▶ [Collected data]:
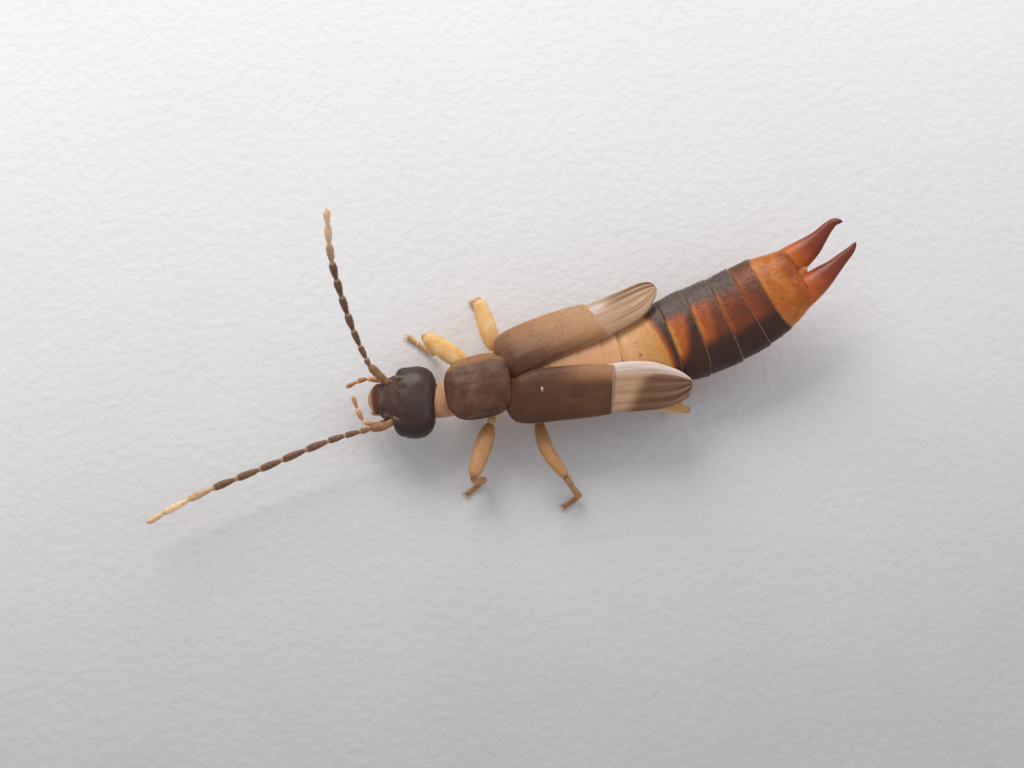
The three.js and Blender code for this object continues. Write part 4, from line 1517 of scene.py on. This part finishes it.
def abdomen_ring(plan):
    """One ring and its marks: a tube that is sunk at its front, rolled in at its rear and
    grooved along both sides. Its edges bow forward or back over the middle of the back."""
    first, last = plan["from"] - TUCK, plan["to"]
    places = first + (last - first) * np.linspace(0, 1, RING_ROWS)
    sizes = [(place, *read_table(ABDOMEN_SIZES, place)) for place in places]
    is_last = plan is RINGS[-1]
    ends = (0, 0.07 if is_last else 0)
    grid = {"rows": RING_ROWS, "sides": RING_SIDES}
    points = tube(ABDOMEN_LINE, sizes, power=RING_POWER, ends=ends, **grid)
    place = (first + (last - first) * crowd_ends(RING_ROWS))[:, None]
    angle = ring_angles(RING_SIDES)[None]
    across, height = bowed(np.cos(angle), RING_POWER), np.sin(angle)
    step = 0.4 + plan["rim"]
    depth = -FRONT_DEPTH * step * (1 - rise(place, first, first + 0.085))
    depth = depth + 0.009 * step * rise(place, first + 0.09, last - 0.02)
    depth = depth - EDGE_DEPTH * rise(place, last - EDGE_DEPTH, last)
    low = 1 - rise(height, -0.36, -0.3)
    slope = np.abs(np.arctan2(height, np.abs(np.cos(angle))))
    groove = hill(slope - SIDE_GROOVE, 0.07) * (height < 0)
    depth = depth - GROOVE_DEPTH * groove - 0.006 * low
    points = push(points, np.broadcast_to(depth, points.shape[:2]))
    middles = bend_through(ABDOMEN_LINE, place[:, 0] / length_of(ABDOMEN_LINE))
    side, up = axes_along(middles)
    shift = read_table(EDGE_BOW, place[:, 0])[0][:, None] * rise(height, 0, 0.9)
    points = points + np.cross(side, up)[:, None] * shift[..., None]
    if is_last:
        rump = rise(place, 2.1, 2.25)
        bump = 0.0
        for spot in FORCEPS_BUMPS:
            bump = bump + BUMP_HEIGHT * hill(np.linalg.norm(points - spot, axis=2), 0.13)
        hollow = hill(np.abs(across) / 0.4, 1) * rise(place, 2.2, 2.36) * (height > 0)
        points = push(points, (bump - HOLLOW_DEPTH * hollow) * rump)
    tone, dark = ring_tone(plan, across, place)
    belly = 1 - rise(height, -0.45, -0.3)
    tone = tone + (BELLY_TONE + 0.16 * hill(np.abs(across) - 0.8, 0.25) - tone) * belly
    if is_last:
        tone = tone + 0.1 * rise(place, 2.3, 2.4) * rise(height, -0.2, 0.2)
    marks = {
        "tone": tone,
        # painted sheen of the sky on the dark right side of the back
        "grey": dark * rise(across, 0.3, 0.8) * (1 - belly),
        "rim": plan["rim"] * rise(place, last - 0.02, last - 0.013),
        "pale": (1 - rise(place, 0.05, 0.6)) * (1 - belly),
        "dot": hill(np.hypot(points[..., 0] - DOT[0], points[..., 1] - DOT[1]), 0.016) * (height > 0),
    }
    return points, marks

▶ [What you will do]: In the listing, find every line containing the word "from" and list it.

▶ [Answer below]:
The three.js and Blender code for this object continues. Write part 4, from line 1517 of scene.py on. This part finishes it.
    first, last = plan["from"] - TUCK, plan["to"]